Афанасий Никитин поступил так, обычно поступает чужеземец в иноземном окружении: именовался «нормальным», по-«бесерменски» звучащим именем «хозя (ходжа) Исуф Хоросани», заодно приписывая себе «нейтральное», хотя и не местное, но все же мусульманское, «хоросанское» происхождение (Хоросан – область в Иране). Сдвиги происходили не только во внешнем поведении «гарипа», но и в его психологии. Окружающая среда оказывала какое-то влияние на Никитина. Бахманидский мусульманский султан был могущественен, он вел по крайней мере, в то время, когда Никитин жил в Индии – успешные войны с соседями. Чем объяснялись такие успехи? Современникам они казались грандиозными и неотвратимыми – человек средних веков неизбежно думал в таких случаях о благоволении божьем. Не случайно рассуждения Никитина о «правой вере» следовали за фразой, вырвавшейся у него после рассказа о военных успехах султана: «Такова сила султанова индейского бесерменского.
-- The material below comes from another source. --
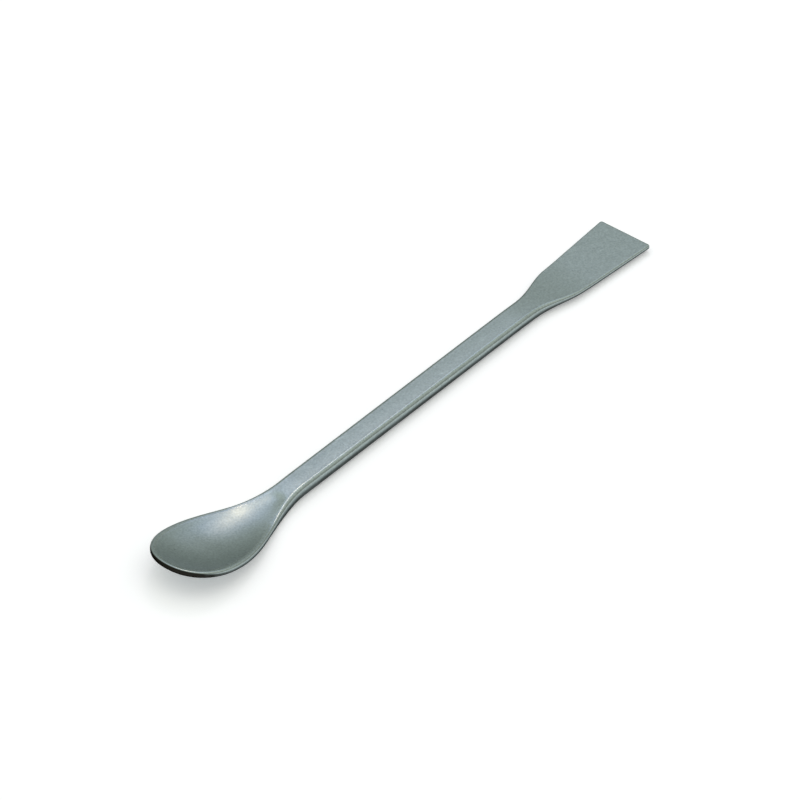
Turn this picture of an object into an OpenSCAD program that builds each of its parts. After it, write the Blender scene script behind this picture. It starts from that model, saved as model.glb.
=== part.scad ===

Мамет дени иариа (Мухаммедова вера им годится)…».
Скитаясь по чужбине, патриот Руси Афанасий не переставал любить свою родину. Он пишет: «А Русь. Бог да сохранит! Боже храни ее! На этом свете нет страны, подобной ей. Но почему князья Русской земли не живут друг с другом как братья? Пусть устроится Русская земля, а то мало в ней справедливости. Боже, Боже, Боже, Боже!».
Исследователи (Я.С. Лурье, А.И. Клибанов) утверждают, что на религиозное мировоззрение Никитина еще до его знаменитого путешествия серьезно повлияло учение так называемой новгородско-московской ереси конца XV в. («ересь жидовствующих»). Никитин, был последователем последовательным противником учения о троичности Бога; именно поэтому он в своей заключительной молитве употреблял определение «Иисус – дух божий» — «не сын божий, а дух божий».
«Хожение за три моря» — это записки личного характера. Но это обстоятельство дает основание с особым вниманием отнестись к своеобразному и далеко не традиционному творчеству «рабища Афанасия». Афанасий Никитин обращался не к «сильным мира сего», а к себе самому и будущим своим читателям, и благодаря этому мы можем эстетически воспринимать его сочинение непосредственно, чем сочинения большинства его современников. Глубоко личным характером и «неукрашенностью» «Хожение за три моря» перекликается с величайшим памятником допетровской Руси – с «Житием» протопопа Аввакума – и, так же, как и «Житие», остается одним из самых важных для нас памятников древнерусской литературы и общественной мысли.